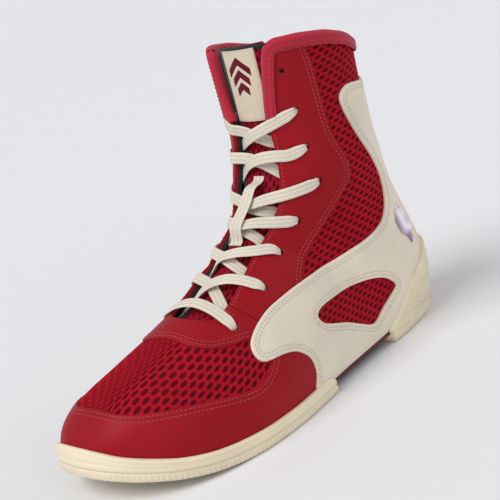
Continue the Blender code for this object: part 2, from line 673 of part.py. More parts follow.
def make_upper(c):
    lining = layer("lining_vamp", "black_lining", LINING, (0, VAMP_END))
    cut(lining, c["facing_edge"])
    mesh = layer("vamp_mesh", "red_mesh", MESH, (0, VAMP_END))
    cut(mesh, c["facing_edge"])
    puff = layer("toe_puff", "board", STIFFENER, (0, 7))
    keep(puff, c["puff"])
    counter = layer("heel_counter", "board", STIFFENER, (12, 26))
    keep(counter, c["counter"])
    rand = layer("toe_rand", "red_skin", SKIN, (0, VAMP_END + 3))
    keep(rand, c["rand"])
    cut(rand, c["overlay_both"])
    band = layer("throat_band", "red_skin", SKIN, (4, VAMP_END))
    keep(band, c["band"])
    cut(band, c["overlay_both"], c["throat"], *c["holes", 1][-1:], *c["holes", -1][-1:])
    for side, tag in ((1, "lateral"), (-1, "medial")):
        quarter = layer("quarter_mesh_" + tag, "red_mesh", MESH, (QUARTER_START, LAST_ROW), side)
        cut(quarter, c["facing_edge"], c["above_collar"])
        inside = layer("lining_" + tag, "black_lining", LINING, (QUARTER_START, LAST_ROW), side)
        cut(inside, c["facing_edge"], c["above_collar"])
        pad = layer("collar_pad_" + tag, "foam", STIFFENER, (20, LAST_ROW), side)
        keep(pad, c["pad", side])
        cut(pad, c["above_collar"])
        stay = layer("eyestay_" + tag, "red_skin", SKIN, (5, LAST_ROW), side)
        keep(stay, c["eyestay", side])
        cut(stay, c["overlay_room", side], c["throat"], c["above_collar"], *c["holes", side][:-1])
        facing = layer("facing_" + tag, "black_lining", FACING, (4, LAST_ROW), side)
        keep(facing, make_facing_region(side, tag))
        cut(facing, c["throat"], c["above_collar"], *c["holes", side])
        overlay = layer("side_overlay_" + tag, "cream_skin", OVERLAY, (6, LAST_ROW), side)
        keep(overlay, c["overlay", side])
        cut(overlay, c["window", side])
        badge = layer("badge_" + tag, "badge", BADGE, (16, 26), side)
        keep(badge, c["badge", side])


def make_facing_region(side, tag):
    """The laced facing fills the strip that the mesh and lining leave free."""
    stations = [(place, width - 0.45) for place, width in FACING_EDGE]
    return ridge_strip("facing_region_" + tag, stations, (-14, 8), across=6, shorter=0.05)


def make_binding():
    """Rolled edge binding: up both front edges and round the collar."""
    half = [(159.5, 15.2), (165, 14.8), (172, 15.4), (180, 16.6), (188, 18.0), (194, 19.2), (198, 21.0),
            (200.5, 24.5), (202, 29.0), (202.3, 36.0)]
    shares = [(0.36, 201.6), (0.45, 198.6), (0.55, 194.6), (0.65, 190.2), (0.75, 186.6), (0.85, 184.0),
              (0.94, 182.6), (1.0, 182.2)]
    spots = []
    for h, across in half:
        row = ridge_row(float(np.interp(h, RIDGE_LINE[:, 1], RIDGE_LINE[:, 0])), h)
        spots.append((row, column_at(row, across)))
    for share, h in shares:
        row = ridge_row(110.8, h)
        spots.append((row, RIDGE_COL + share * (COLUMNS - 1)))
    path = [spot(row, col, -1.7) for row, col in spots]
    out = [outward_at(row, col) for row, col in spots]
    mirror = [spot(row, 2 * RIDGE_COL - col, -1.7) for row, col in spots[-2::-1]]
    out += [outward_at(row, 2 * RIDGE_COL - col) for row, col in spots[-2::-1]]
    path += mirror
    sweep("collar_binding", path, out, [5.8] * len(path), [3.0] * len(path), "crimson_binding")


# ---- tongue ----------------------------------------------------------------------------------------------------
def ridge_at(h):
    return (float(np.interp(h, RIDGE_LINE[:, 1], RIDGE_LINE[:, 0])), h)


def make_tongue():
    low = [((214, 66.7), 20.0), ((200, 71.8), 24.0), ((178, 81), 25.0), ((147, 99.5), 26.0), ((119.5, 124), 26.0),
           (ridge_at(140), 26.0), (ridge_at(TONGUE_FOLD[1] - 0.5), 26.0)]
    top = [(ridge_at(TONGUE_FOLD[1] + 0.5), 26.0), (ridge_at(180), 26.0), (ridge_at(196), 25.0),
           (ridge_at(TONGUE_TOP_H - 2), 23.0), (ridge_at(TONGUE_TOP_H), 19.0)]
    ridge_strip("tongue_lower", low, TONGUE, "red_mesh")
    ridge_strip("tongue_lining_lower", low, TONGUE_LINING, "black_lining")
    ridge_strip("tongue_top", top, TONGUE, "red_mesh")
    ridge_strip("tongue_lining_top", top, TONGUE_LINING, "black_lining")
    label = [(ridge_at(166), 13.0), (ridge_at(184), 13.5), (ridge_at(201), 14.0)]
    ridge_strip("tongue_label", label, TONGUE_LABEL, "cream_skin", across=4)
    fold = bpy.data.objects.new("tongue_fold_axis", None)
    fold.location = to_world((0.0, *TONGUE_FOLD))
    PARTS.objects.link(fold)
    for name in ("tongue_top", "tongue_lining_top", "tongue_label"):
        piece = PARTS.objects[name]
        piece.parent = fold
        piece.matrix_parent_inverse = mathutils.Matrix.Translation(-fold.location)


def make_keeper():
    """Webbing loop stitched to the tongue at both ends, with the laces running beneath it."""
    stops = [((119.3, 124.6), -5.8), ((120.4, 122.6), -5.8), ((121.6, 120.6), -3.2), ((122.8, 118.9), -0.6),
             ((127.4, 113.4), -0.6), ((132, 109.3), -0.6), ((137.2, 105.5), -0.6), ((142.2, 102.3), -0.6),
             ((143.6, 101.5), -3.2), ((145, 100.7), -5.8), ((147.4, 99.3), -5.8)]
    rows = [ridge_row(*place) for place, _ in stops]
    path = [spot(row, RIDGE_COL, offset) for row, (_, offset) in zip(rows, stops)]
    across = [np.array([1.0, 0, 0])] * len(path)
    sweep("lace_keeper", path, across, [9.0] * len(path), [0.9] * len(path), "lace")


# ---- lace ------------------------------------------------------------------------------------------------------
def throat_half(row):
    at = [ridge_row(*place) for place, _ in THROAT]
    return float(np.interp(row, at, [width for _, width in THROAT]))


def fill_in(stops, longest=4.5):
    """The stops with more between them, so that the lace follows the round of the boot."""
    made = [stops[0]]
    for (a, p), (b, q) in zip(stops, stops[1:]):
        count = max(1, math.ceil(abs(b - a) / longest))
        made += [(a + (b - a) * k / count, p + (q - p) * k / count) for k in range(1, count + 1)]
    return made


class Strand:
    """Collects lace stations: where it is, which way its flat lies, and how wide and thick it is there."""

    def __init__(self):
        self.centres, self.sides, self.widths, self.thicks = [], [], [], []

    def add(self, row, across, offset, direction, pinch=0.0):
        col = column_at(row, across if across else 1e-6)
        out = outward_at(row, col)
        flat = np.cross(out, direction)
        flat /= np.linalg.norm(flat)
        if self.sides and np.dot(self.sides[-1], flat) < 0:
            flat = -flat
        self.centres.append(spot(row, col, offset))
        self.sides.append(flat)
        self.widths.append(LACE_WIDTH + (LACE_PINCH - LACE_WIDTH) * pinch)
        self.thicks.append(LACE_THICK + 0.2 * pinch)


def surface_way(a, b):
    """Direction of travel in space between two lace spots on the last."""
    start = spot(a[0], column_at(a[0], a[1]), 0)
    end = spot(b[0], column_at(b[0], b[1]), 0)
    return (end - start) / np.linalg.norm(end - start)


def even_slope(start, end):
    """Row reached at each share of the way across, so that a strand climbs evenly in millimetres."""
    rows = np.linspace(start[0], end[0], 61)
    climbed = [0.0]
    for k in range(60):
        col = column_at(rows[k], start[1] + (end[1] - start[1]) * k / 60 + 1e-6)
        climbed.append(climbed[-1] + float(np.linalg.norm(spot(rows[k + 1], col, 0) - spot(rows[k], col, 0))))
    return lambda t: float(np.interp(t * climbed[-1], climbed, rows))


def crossing(strand, start, end, over, shift):
    """From inside the start hole, under its facing, across the tongue and over the far eyestay into the end hole."""
    side = 1 if start[1] > 0 else -1
    way = surface_way(start, end)
    edge_a = throat_half(start[0] + 0.25 * (end[0] - start[0]))
    edge_b = throat_half(start[0] + 0.75 * (end[0] - start[0]))
    rise = (-3.6, -2.9, -2.75, -2.2, -1.2) if over else (LACE_IN, LACE_IN, -5.65, -5.55, -5.3)
    height = [(abs(start[1]) - 2.2, -5.4), (abs(start[1]) - 4.5, LACE_IN), (edge_a + 4, LACE_IN), (edge_a - 3.0, LACE_IN),
              (0.6 * edge_a, rise[0]), (0.35 * edge_a, rise[1]), (0.0, rise[2]), (-0.35 * edge_b, rise[3]),
              (-0.6 * edge_b, rise[4]), (-edge_b + 3.0, LACE_OUT), (-edge_b - 1.5, LACE_OUT), (-abs(end[1]) + 8, LACE_OUT),
              (-abs(end[1]) + 3.4, LACE_OUT), (-abs(end[1]) + 1.6, 0.75)]
    total = start[1] - end[1]
    climb = even_slope(start, end)
    for at, offset in fill_in(height):
        across = side * at
        t = (start[1] - across) / total
        row = climb(t) + shift * (1 - min(1, abs(across) / 26) ** 2)
        near = max(0.0, 1 - min(abs(start[1] - across), abs(across - end[1])) / 5.0)
        strand.add(row, across, offset, way, near)


def through_hole(strand, hole, way, inward=True):
    """Straight through the layers at a hole."""
    for offset in ((-0.9, -3.6) if inward else (-3.6, -0.9)):
        strand.add(hole[0], hole[1], offset, way, 1.0)


def tail(strand, hole, way):
    """Loose end tucked down inside the boot, lying on the lining."""
    side = 1 if hole[1] > 0 else -1
    for step, drop, offset in ((2.0, 0.1, -5.5), (5.0, 0.3, -6.4), (10.0, 0.6, -7.2), (16.0, 1.0, -8.0), (22.0, 1.3, -9.0)):
        strand.add(hole[0] - drop, hole[1] + side * step, offset, way, 1.0 if step < 4 else 0.0)


def make_lace():
    holes = hole_spots()[:0:-1]
    first = [(holes[0][0], holes[0][1]), (holes[0][0], -holes[0][1])]
    halves = []
    for side in (1, -1):
        strand = Strand()
        here = (holes[0][0], side * holes[0][1])
        bar = surface_way((here[0], -here[1]), here)
        edge = throat_half(here[0])
        stops = [(0.0, 0.75 if edge > 0 else 0.75), (side * 8.0, 0.9), (side * 16.0, LACE_OUT),
                 (side * (abs(here[1]) - 8), LACE_OUT), (side * (abs(here[1]) - 3.4), LACE_OUT),
                 (side * (abs(here[1]) - 1.6), 0.75)]
        for across, offset in fill_in(stops):
            near = max(0.0, 1 - abs(abs(here[1]) - abs(across)) / 5.0)
            strand.add(here[0], across, offset, bar, near)
        for n in range(1, len(holes)):
            goal = (holes[n][0], -np.sign(here[1]) * holes[n][1])
            way = surface_way(here, goal)
            through_hole(strand, here, way)
            over = (n % 2 == 1) == (side == 1)
            crossing(strand, here, goal, over, CROSSING_SHIFT[n - 1])
            here = goal
        way = surface_way((here[0], 0.3 * here[1]), here)
        through_hole(strand, here, way)
        tail(strand, here, way)
        halves.append(strand)
    one, two = halves
    centres = one.centres[::-1] + two.centres[1:]
    widths = one.widths[::-1] + two.widths[1:]
    thicks = one.thicks[::-1] + two.thicks[1:]
    sides = one.sides[::-1] + [s * np.sign(np.dot(one.sides[0], two.sides[0])) for s in two.sides[1:]]
    sweep("lace", centres, sides, widths, thicks, "lace")
    for name, strand in (("aglet_lateral", one), ("aglet_medial", two)):
        end = strand.centres[-1]
        ahead = end - strand.centres[-2]
        ahead /= np.linalg.norm(ahead)
        tube(name, end + 0.4 * ahead, end + 11 * ahead, 1.4, paint="aglet")


clear_scene()
PARTS = bpy.data.collections.new("boxing_boot")
HELPERS = bpy.data.collections.new("cutters")
bpy.context.scene.collection.children.link(PARTS)
bpy.context.scene.collection.children.link(HELPERS)
make_sole()
make_footbed()
make_upper(make_cutters())
make_binding()
make_tongue()
make_keeper()
make_lace()
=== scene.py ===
"""The looks of the boxing boot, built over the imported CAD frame: mesh fabric, leather panels, stitching,
woven lace and rubber sole. World frame as in the CAD: metres, +Z up, toe toward -Y, outer side toward +X.
Shapes are worked out in boot millimetres: w across, l forward from the heel, h up from the floor."""

import math  # noqa: E402

import bpy  # noqa: E402
import numpy as np  # noqa: E402
from mathutils import Matrix, Vector  # noqa: E402


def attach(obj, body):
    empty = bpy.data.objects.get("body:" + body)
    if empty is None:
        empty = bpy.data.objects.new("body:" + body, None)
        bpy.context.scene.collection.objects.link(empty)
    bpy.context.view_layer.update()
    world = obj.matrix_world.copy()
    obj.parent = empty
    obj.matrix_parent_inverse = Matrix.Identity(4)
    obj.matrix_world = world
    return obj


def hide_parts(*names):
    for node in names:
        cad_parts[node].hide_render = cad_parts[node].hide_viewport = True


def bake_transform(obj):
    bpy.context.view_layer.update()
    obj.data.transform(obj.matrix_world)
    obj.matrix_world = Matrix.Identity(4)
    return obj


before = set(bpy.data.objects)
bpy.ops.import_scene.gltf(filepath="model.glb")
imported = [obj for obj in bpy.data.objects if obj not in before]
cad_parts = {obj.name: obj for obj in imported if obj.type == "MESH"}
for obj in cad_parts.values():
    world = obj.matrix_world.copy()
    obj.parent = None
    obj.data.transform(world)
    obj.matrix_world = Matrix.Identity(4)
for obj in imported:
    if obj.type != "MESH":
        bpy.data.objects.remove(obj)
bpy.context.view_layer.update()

# ---- sizes shared with the CAD, in boot millimetres: (l, h) unless said otherwise ----
TOE_L = 285.5
TOP_H = 212.0
PIVOT = (162.0, 124.0)
MID_L = 143.24
MID_W = 0.12
SHAFT_FRONT_L = 110.8
RIDGE = [(285.5, 25.5), (284.6, 29.5), (282, 34), (276, 41.5), (267, 48.3), (253.5, 54.4), (238.5, 59),
         (223, 63.6), (208, 68.7), (193, 74.5), (178, 81), (162.5, 90), (147, 99.5), (135, 107), (126, 114.5),
         (119.5, 124), (114.5, 138), (111.8, 153), (111, 168), (110.8, 190), (110.8, 212)]
FEATHER = [(3.5, 10.5), (20, 10), (60, 8.8), (90, 8.2), (120, 7.6), (150, 7.4), (200, 7.6), (230, 9),
           (250, 12.3), (270, 18.5), (285.5, 25.4)]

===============

Of the lines above, how many include the word "before"? Reply with the number alone.

Final result →
2